A estos niveles ha sido capaz de llegar la obsesión por el sustantivo. En parte, motivada por nosotros mismos, que siempre hemos buscado la excelencia en los detalles. En parte, también, motivada por el resto, que atiende sólo a expectativas y prejuicios. Sea como sea, la forma en que nos damos a conocer –y en que se dan a conocer los demás- dice tantas cosas de cada uno que, como mínimo, habrá que traerla ensayada. Y ya, si puede ser, que nos guste y nos defina favorablemente, que es nuestro objetivo principal –y el objetivo que tendría que cumplir cualquier apelativo-.

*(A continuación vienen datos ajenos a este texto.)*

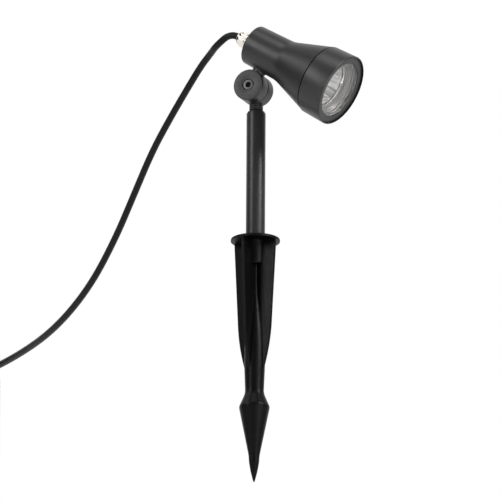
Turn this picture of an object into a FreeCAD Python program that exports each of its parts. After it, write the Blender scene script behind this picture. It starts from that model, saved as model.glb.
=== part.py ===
"""Garden spike spotlight: a plastic ground spike, an aluminium pole, a two-disc knuckle and a
tilting reflector-lamp head fed by a rubber flex. Millimetres, +Z up, the head aims along +X.
The origin is the centre of the spike flange's underside, which is the level of the ground."""

import FreeCAD
import Part
import math
import os

Vec = FreeCAD.Vector

# fits, and the steps in which round outlines are turned
seat_gap = 0.05          # between flat faces of pieces that turn or slide past each other
thread_gap = 0.05        # radial, in every screwed or turning fit
screw_gap = 0.001        # radial, where a screw is tight in its thread
slip_gap = 0.3           # radial, between curved faces that only pass each other
hole_gap = 0.2           # radial, round a shank in a plain hole
head_gap = 0.1           # radial, round a screw's head in its recess
past = 1.0               # how far a cutting tool runs past the face that it cuts
round_steps = 2          # chords in a small rounding
bowl_steps = 3           # chords in a bowl or a dome

# ground spike
flange_r = 23.2
flange_t = 2.6
flange_round = 0.8
fin_count = 4
fin_t = 2.6
fin_top_r = 22.9
fin_bend_r = 18.6        # where the straight edge ends and the fin starts to curve in
fin_bend_z = -76.0
fin_mid_r = 15.2
fin_mid_z = -105.0
fin_low_r = 9.7
fin_low_z = -126.0
fin_turn = -11.0         # degrees, first fin from +X
core_top_r = 3.0
core_top_z = -48.0
core_swell_r = 9.4
core_swell_z = -92.0
core_full_r = 9.9
core_full_z = -118.0
core_waist_r = 8.7
core_waist_z = -148.0
barb_r = 14.3
barb_z = -161.8
barb_edge = 1.6          # height of the barb's blunt edge
point_r = 5.1
point_z = -209.0
tip_r = 0.7
tip_z = -234.3
socket_r = 8.8
socket_len = 22.3
socket_chamfer = 1.4
socket_bore_len = 18.5

# pole
pole_r = 9.0
pole_wall = 1.5
pole_top = 126.2
pole_chamfer = 0.8
foot_stud_r = 6.0
foot_stud_len = 17.5
foot_plug_len = 20.0
insert_len = 22.0
insert_collar_r = 8.1
insert_collar_t = 1.3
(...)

Como aquel inspector sin pruebas que aparece en casi todas las películas de detectives, en esta vida nos ha tocado asumir la realidad, y sólo tenemos un nombre. Lo que hagas con él ya es asunto tuyo; pero, tal y como nos ha enseñado la literatura, lo mejor será sacarle partido de algún modo. A veces, un nombre -sin más- no dice nada; y eso hay que arreglarlo. Otras, dice demasiado; y nos obliga a pasarle la tijera. Asimismo, estoy seguro de que el nombre perfecto no aparece en los libros ni en las cartas ni en las Páginas Amarillas. Quizá en las estrellas, pero no todo el mundo puede asegurarlo. Hasta que lo encontremos, no obstante, no nos queda otra que leer, subrayar y apuntar posibles opciones. Creedme: que cuando te preguntan -ilusionados y sorprendidos- por qué tu perro se llama Eiko, da mucha vergüenza decir: «Oh, por nada. Saqué el nombre de internet». Al menos, que signifique algo para ti.